A lack of effective enforcement was one key problem leading to the recommended changes, according to Ritchie: “The credibility of the regulatory regime is undermined by the perception that FSCO is either unable or unwilling to take on effective enforcement.”
Effective regulation and enforcement is critical in order for the insurance industry to earn and maintain the trust of consumers, said Jim Virtue, president and CEO of PPI Solutions Inc.
“There is really no effective industry-wide disciplinary process,” he said. “I think we need that if we’re going to be considered a profession.”
The creation a self-regulatory organization (SRO) for financial advisors, something the Financial Advisors Association of Canada (Advocis) has advocated, could be an effective way of improving regulation and enforcement in the industry while also ensuring advisors have a voice in how they’re regulated, Virtue added.
“We need to have proficiency standards, continuing education requirements, we need to have a code of professional conduct … a registry of advisors, and a true set of governance, discipline and enforcement,” he said. “If we want to be treated like a profession, it’s time we start acting like one.”
The panellists also discussed the rapid pace of regulatory change occurring on the securities side of the business and the implications this has for the life insurance industry. Eventually, they said, insurance advisors should expect to face many of the same, or similar, regulatory changes taking place in the securities industry, including the new disclosure regime under the second phase of the client relationship model.
“Consumers should have a similar experience about disclosure and understanding their products, when both products look the same,” Monid said.
In addition, the recommendations Ontario’s expert committee on financial planning made could ultimately be applicable to advisors on both the investment and insurance sides of the business, Monid said.
“It’s FSCO’s hope that any regulations or recommendations that come out of this are ones that cross all of the financial services.
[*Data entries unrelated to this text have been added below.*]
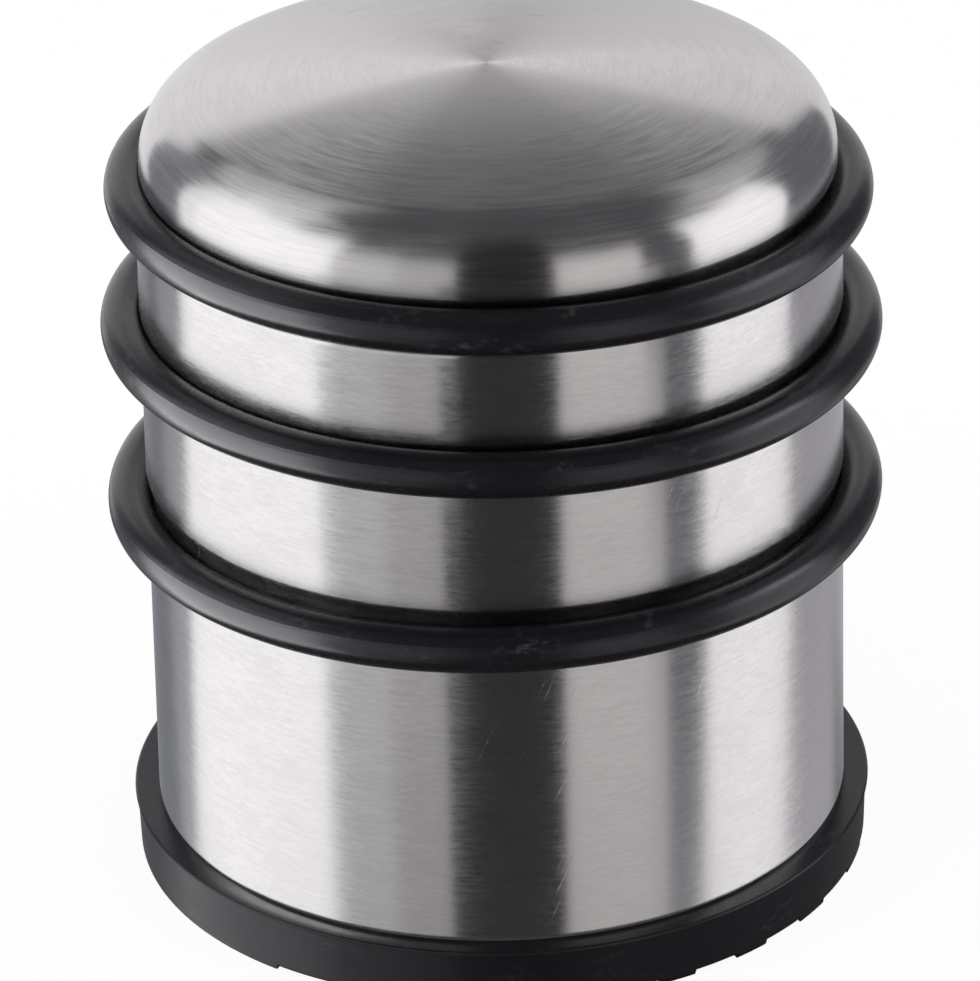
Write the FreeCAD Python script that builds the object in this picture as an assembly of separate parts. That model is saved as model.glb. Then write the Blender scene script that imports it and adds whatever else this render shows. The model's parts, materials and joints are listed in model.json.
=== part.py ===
import FreeCAD, Part
import math
import os

# A weighted floor door stop: a drawn steel casing with three rolled grooves, a rubber ring in
# each groove, an iron weight closed inside, and a ribbed rubber foot screwed on from below.
# Millimetres, +Z up. The origin is on the floor, under the middle of the foot.

# Casing
CASING_RADIUS = 36.0          # at the bottom
SHEET = 0.6
SIDE_HEIGHT = 71.43           # from where the casing stands up to the start of its shoulder
SIDE_DRAFT = 0.45             # how much smaller the radius is at the shoulder, by taper alone
CAP_STEP = 0.51               # how much smaller again it is above the top groove
SHOULDER_RADIUS = 6.5
CROWN_RADIUS = 172.0
HEM_BEND_RADIUS = 0.8         # outer radius of the bend that turns the edge in under the weight
HEM_WIDTH = 3.5

# Rolled grooves, from the top one down
TOP_GROOVE_DEPTH = 1.45
TOP_GROOVE_FLAT = 0.55        # half the width of the groove's flat floor
TOP_GROOVE_LIP_RADIUS = 0.8
TOP_GROOVE_EASE = 0.15        # how much larger the groove's inner curve is than the ring's section
GROOVE_DEPTH = 0.52
MIDDLE_GROOVE_FLAT = 0.6
BOTTOM_GROOVE_FLAT = 1.62     # this groove is wider than its ring, and shows above it
GROOVE_LIP_RADIUS = 1.0
GROOVE_EASE = 0.25
TOP_LAND = 0.8                # between the top groove and the shoulder
TOP_TO_MIDDLE = 14.7
MIDDLE_TO_BOTTOM = 18.95

# Rubber rings
RING_SECTION = 4.5
RING_SEAT_GAP = 0.03
TOP_RING_RISE = -0.6          # of the ring's +X side, as the rings were rolled on by hand
MIDDLE_RING_RISE = -0.52
BOTTOM_RING_RISE = 0.21

# Weight, packing and closing plate
INSERT_CLEARANCE = 0.4        # all round the weight, its packing and its plate
PLATE_THICKNESS = 3.0
PLATE_EDGE_CHAMFER = 0.4
PACKING_THICKNESS = 2.0
WEIGHT_CHAMFER = 1.0
TAPPED_DEPTH = 13.0
DRILL_POINT_ANGLE = 118.0

# Foot
FOOT_HEIGHT = 6.4             # to the edge round the top of the foot
FOOT_DISH = 0.43              # how much lower the casing stands than that edge
FOOT_LEDGE = 2.55             # how far that edge stands out past the casing
FOOT_LIP = 0.25               # how far that edge overhangs the foot's side
FOOT_LIP_HEIGHT = 0.5
FOOT_SIDE_TAPER = 0.15
SPIGOT_CLEARANCE = 0.3
TREAD_DEPTH = 0.6
TREAD_PITCH = 9.16
TREAD_RIB = 3.5
TREAD_DRAFT = 0.35            # how much wider each side of a rib is at its root
TREAD_DIRECTION = -63.5       # degrees from +X
TREAD_OFFSET = 0.4            # of a rib's middle from the foot's middle

# Screw and washer in the foot's pocket
SCREW_DIAMETER = 5.0
SCREW_LENGTH = 16.0
HEAD_DIAMETER = 9.5
HEAD_HEIGHT = 2.75
HEAD_CROWN_RADIUS = 5.6
SOCKET_ACROSS_FLATS = 3.0
SOCKET_DEPTH = 1.6
THREAD_CLEARANCE = 0.05
HOLE_CLEARANCE = 0.25
WASHER_DIAMETER = 15.0
WASHER_THICKNESS = 1.2
WASHER_ROUNDING = 0.3
POCKET_CLEARANCE = 1.0
HEAD_RECESS = 0.65            # of the screw's head above the floor

# Heights that follow
SEAT_Z = FOOT_HEIGHT - FOOT_DISH
HEM_TOP_Z = SEAT_Z + SHEET
PLATE_TOP_Z = HEM_TOP_Z + PLATE_THICKNESS
SHOULDER_Z = SEAT_Z + SIDE_HEIGHT
HEM_INNER_RADIUS = CASING_RADIUS - HEM_WIDTH
INSERT_RADIUS = CASING_RADIUS - SHEET - INSERT_CLEARANCE
WASHER_BOTTOM_Z = HEAD_RECESS + HEAD_HEIGHT
POCKET_TOP_Z = WASHER_BOTTOM_Z + WASHER_THICKNESS


def side_radius(z):
    """The casing's outer radius at a height on its side, which narrows a little upward."""
    return CASING_RADIUS - SIDE_DRAFT * (z - SEAT_Z) / SIDE_HEIGHT


class Groove:
    """One rolled groove: a flat floor, and on each side an inner curve and an outer lip."""

    def __init__(self, depth, flat, lip_radius, ease, step=0.0):
        self.depth = depth
        self.flat = flat
        self.step = step
        self.lip_radius = lip_radius
        self.curve_radius = RING_SECTION / 2 + ease
        self.lower_turn, self.lower_reach = self.side(depth)
        self.upper_turn, self.upper_reach = self.side(depth - step)

    def side(self, depth):
        """How far the two arcs of one side turn, and how far it reaches from the middle."""
        both = self.lip_radius + self.curve_radius
        turn = math.acos(1 - depth / both)
        return math.degrees(turn), self.flat + both * math.sin(turn)

    def place(self, z):
        """Set the groove's height, and so the radii of its rims, its floor and its ring."""
        self.z = z
        self.lower_rim = side_radius(z)
        self.upper_rim = self.lower_rim - self.step
        self.floor_radius = self.lower_rim - self.depth
        self.ring_radius = self.floor_radius + RING_SEAT_GAP + RING_SECTION / 2


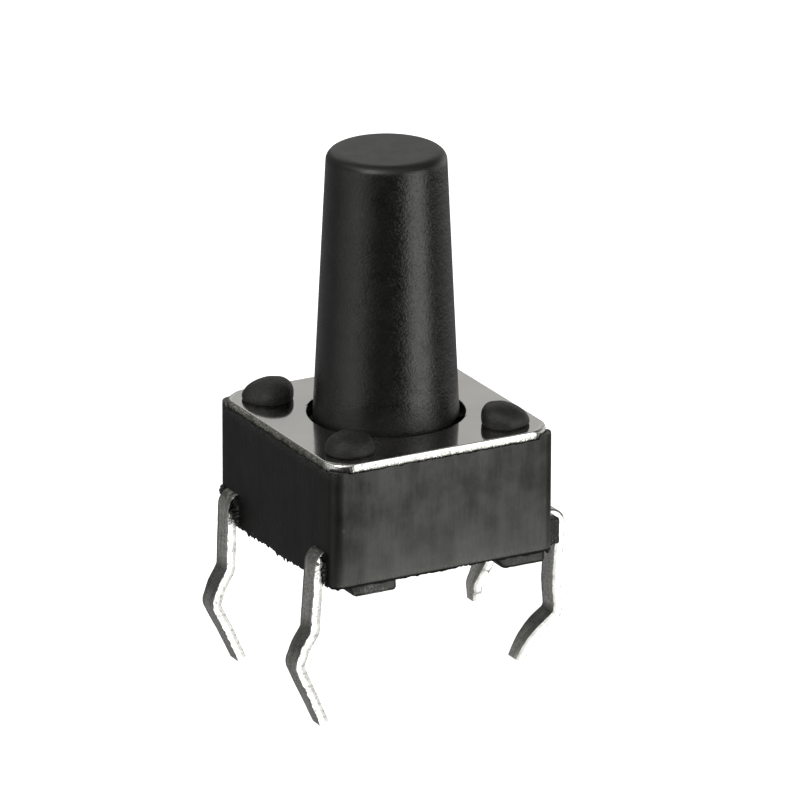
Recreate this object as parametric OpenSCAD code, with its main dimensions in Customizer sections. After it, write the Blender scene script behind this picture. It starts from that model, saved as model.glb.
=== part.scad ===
// Tactile push button switch, through-hole, 6 x 6 mm square with a tall tapered stem.
// Millimetres, +Z up. Z = 0 is the plane of the feet, where the switch sits on its board.
// X runs across the board from one row of pins to the other; the two lead frames lie along X.

/* [Overall] */
// Height from the board to the top of the stem: the usual sizes run from 5 to 13
overall_h = 10.0; // [5:0.5:13]
// Width and depth of the square housing
body_w = 6.0; // [5.8:0.1:7.4]
// Radius of the housing's upright corners
body_r = 0.3; // [0.1:0.05:0.4]

/* [Base moulding] */
// Height of the moulding, from its underside to the face under the cover
base_h = 2.83; // [2.7:0.01:3.6]
// Thickness of the cavity floor, with the leads flush in its top
floor_t = 0.83; // [0.7:0.01:1.0]
// Height of the four feet that lift the moulding off the board
foot_h = 0.32; // [0.2:0.02:0.6]
// Length of a foot along X
foot_l = 1.02; // [0.6:0.02:1.2]
// Depth of a foot along Y
foot_d = 0.8; // [0.4:0.05:1.0]
// Distance between the middles of the two feet on a side
foot_pitch = 4.04; // [3.6:0.02:4.4]
// Setback of each foot from the housing's side face
foot_inset = 0.07; // [0:0.01:0.2]
// Width of the boss that fills the space behind each pin's leg
boss_w = 1.0; // [0.7:0.05:1.3]
// How far a boss stays short of the leg
boss_gap = 0.03; // [0.01:0.01:0.1]
// How far a boss's top stays below the cavity floor
boss_drop = 0.17; // [0.02:0.01:0.2]
// Height of the webs that stand at the housing's corners, beside the cover
web_h = 0.13; // [0.05:0.01:0.2]

/* [Heat-staked posts] */
// Distance from the housing's face to the middle of each corner post
post_inset = 0.9; // [0.85:0.01:1.0]
// Diameter of a post where it passes through the cover
post_d = 0.85; // [0.6:0.05:0.95]
// How far the melted head reaches past its post all round
head_over = 0.185; // [0.1:0.005:0.25]
// Height of a melted head above the cover
head_h = 0.5; // [0.3:0.02:0.6]
// Gap around a post in its hole in the cover
post_gap = 0.05; // [0.02:0.01:0.08]

/* [Cover plate] */
// Thickness of the metal cover
cover_t = 0.25; // [0.15:0.05:0.4]
// Setback of the cover's edge from the housing's faces
cover_inset = 0.02; // [0.01:0.01:0.08]
// Radius of the cover's corners
cover_r = 0.6; // [0.5:0.05:0.8]

/* [Stem] */
// Diameter of the stem level with the cover's top face
stem_d = 3.53; // [3.0:0.01:3.8]
// Draft of the stem's side, in degrees from upright
stem_draft = 2.8; // [0:0.1:3]
// Radius around the stem's top edge
stem_edge_r = 0.27; // [0.1:0.01:0.5]
// Gap around the stem in the cover's hole
stem_gap = 0.135; // [0.08:0.005:0.2]
// Gap around the stem's flange in the cavity
flange_gap = 0.15; // [0.08:0.01:0.25]
// How far the flange reaches past the cover's hole, which keeps the stem in
flange_lip = 0.3; // [0.2:0.01:0.35]
// Width of the two ears that stop the stem from turning
ear_w = 1.0; // [0.6:0.05:1.4]
// How far an ear stands out of the flange
ear_out = 0.25; // [0.15:0.01:0.3]
// Diameter of the nub that presses the dome
nub_d = 1.2; // [0.8:0.05:1.6]
// Height of the nub under the flange
nub_h = 0.45; // [0.4:0.01:0.6]
// Free play of the stem under the cover and over the dome
play = 0.02; // [0.01:0.01:0.05]
// Travel of the stem until the dome closes the contacts
travel = 0.25; // [0.15:0.01:0.28]

/* [Snap dome] */
// Gap between the dome's rim and the front lead frame's bar
rim_gap = 0.075; // [0.05:0.005:0.15]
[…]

We don’t want one [area of] financial services to have a higher standard than the other,” he said. “So, that conversation is coming to the insurance marketplace — and it’s coming relatively quickly.”
As regulators consider applying new rules to the insurance industry, it’s crucial that they keep in mind the unique considerations of the insurance industry, including the distinctive compensation model, Virtue said.
“We need to remember that insurance advisors are different from investment advisors,” Virtue said, “and they do need to be treated differently.”